DESCRIPTION OF THE TASK: Repeat exactly what appears from the opening line of the listing to the line with "RIM_ALLOWANCE = 1.7", inclusive.
┌─ SUPPLIED MATERIAL
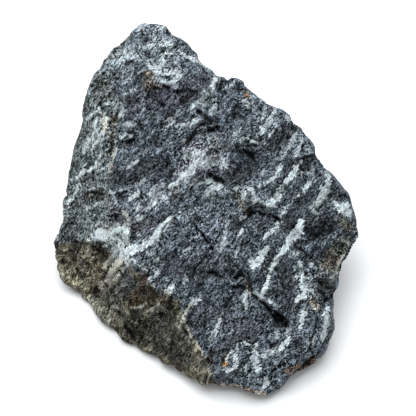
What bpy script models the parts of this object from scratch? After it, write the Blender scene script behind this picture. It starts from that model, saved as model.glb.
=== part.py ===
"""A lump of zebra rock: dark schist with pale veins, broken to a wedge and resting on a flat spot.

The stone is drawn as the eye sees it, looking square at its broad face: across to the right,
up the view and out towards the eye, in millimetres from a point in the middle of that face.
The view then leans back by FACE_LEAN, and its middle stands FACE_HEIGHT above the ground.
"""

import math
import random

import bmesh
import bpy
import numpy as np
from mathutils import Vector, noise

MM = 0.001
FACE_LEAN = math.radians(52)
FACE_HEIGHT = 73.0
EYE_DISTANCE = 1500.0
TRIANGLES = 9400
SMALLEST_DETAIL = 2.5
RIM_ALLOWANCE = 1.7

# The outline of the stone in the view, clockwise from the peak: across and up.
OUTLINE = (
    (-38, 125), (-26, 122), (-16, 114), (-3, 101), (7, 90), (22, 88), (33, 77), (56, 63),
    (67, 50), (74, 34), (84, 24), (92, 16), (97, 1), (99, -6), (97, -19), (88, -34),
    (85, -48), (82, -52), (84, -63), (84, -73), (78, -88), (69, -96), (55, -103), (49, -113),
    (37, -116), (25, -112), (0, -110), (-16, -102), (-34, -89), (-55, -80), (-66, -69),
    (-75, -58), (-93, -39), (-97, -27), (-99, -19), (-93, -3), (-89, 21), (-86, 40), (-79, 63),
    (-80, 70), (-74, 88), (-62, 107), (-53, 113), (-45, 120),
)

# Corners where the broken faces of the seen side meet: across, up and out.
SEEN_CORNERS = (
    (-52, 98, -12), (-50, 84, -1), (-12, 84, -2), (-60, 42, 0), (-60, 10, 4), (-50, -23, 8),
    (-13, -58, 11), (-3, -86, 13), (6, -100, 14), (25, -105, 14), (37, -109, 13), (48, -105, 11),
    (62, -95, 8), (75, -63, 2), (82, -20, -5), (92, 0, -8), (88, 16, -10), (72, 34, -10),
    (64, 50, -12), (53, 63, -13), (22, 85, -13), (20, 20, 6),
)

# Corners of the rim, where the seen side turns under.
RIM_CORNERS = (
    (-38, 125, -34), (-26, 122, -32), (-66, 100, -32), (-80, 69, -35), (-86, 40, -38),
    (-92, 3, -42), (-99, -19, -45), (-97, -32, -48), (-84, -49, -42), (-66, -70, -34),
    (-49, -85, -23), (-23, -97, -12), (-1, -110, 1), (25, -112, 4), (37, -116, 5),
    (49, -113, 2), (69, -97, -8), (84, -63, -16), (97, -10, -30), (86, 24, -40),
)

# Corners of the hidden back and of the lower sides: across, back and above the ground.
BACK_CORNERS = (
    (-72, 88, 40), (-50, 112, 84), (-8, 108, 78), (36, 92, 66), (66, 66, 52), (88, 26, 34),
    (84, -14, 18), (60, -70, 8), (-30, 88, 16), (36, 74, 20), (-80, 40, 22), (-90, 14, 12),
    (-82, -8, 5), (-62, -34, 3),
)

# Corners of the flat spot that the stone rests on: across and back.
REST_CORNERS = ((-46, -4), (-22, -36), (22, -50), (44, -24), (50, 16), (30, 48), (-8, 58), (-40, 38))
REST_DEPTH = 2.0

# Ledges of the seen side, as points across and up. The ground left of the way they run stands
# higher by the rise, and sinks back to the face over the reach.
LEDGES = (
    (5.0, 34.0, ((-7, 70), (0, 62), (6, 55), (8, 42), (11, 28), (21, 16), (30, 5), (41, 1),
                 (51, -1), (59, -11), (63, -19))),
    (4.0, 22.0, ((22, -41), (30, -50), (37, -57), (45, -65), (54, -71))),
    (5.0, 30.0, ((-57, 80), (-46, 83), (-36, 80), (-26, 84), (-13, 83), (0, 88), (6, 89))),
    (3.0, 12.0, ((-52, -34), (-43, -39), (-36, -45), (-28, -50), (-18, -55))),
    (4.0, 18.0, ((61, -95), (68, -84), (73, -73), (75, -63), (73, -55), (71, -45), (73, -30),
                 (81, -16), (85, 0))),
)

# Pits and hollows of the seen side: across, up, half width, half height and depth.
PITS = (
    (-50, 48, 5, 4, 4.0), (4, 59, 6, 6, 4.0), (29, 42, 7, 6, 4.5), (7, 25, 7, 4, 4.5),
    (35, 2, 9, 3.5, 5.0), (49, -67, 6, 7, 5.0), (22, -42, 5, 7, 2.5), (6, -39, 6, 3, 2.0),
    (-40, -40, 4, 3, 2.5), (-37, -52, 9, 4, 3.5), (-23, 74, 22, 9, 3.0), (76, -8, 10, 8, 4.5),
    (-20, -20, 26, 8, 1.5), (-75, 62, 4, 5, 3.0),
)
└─
ANSWER TO THE PROBLEM:
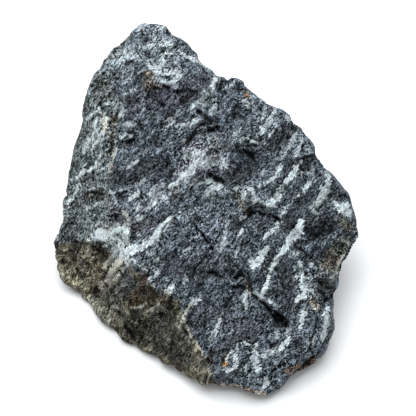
What bpy script models the parts of this object from scratch? After it, write the Blender scene script behind this picture. It starts from that model, saved as model.glb.
=== part.py ===
"""A lump of zebra rock: dark schist with pale veins, broken to a wedge and resting on a flat spot.

The stone is drawn as the eye sees it, looking square at its broad face: across to the right,
up the view and out towards the eye, in millimetres from a point in the middle of that face.
The view then leans back by FACE_LEAN, and its middle stands FACE_HEIGHT above the ground.
"""

import math
import random

import bmesh
import bpy
import numpy as np
from mathutils import Vector, noise

MM = 0.001
FACE_LEAN = math.radians(52)
FACE_HEIGHT = 73.0
EYE_DISTANCE = 1500.0
TRIANGLES = 9400
SMALLEST_DETAIL = 2.5
RIM_ALLOWANCE = 1.7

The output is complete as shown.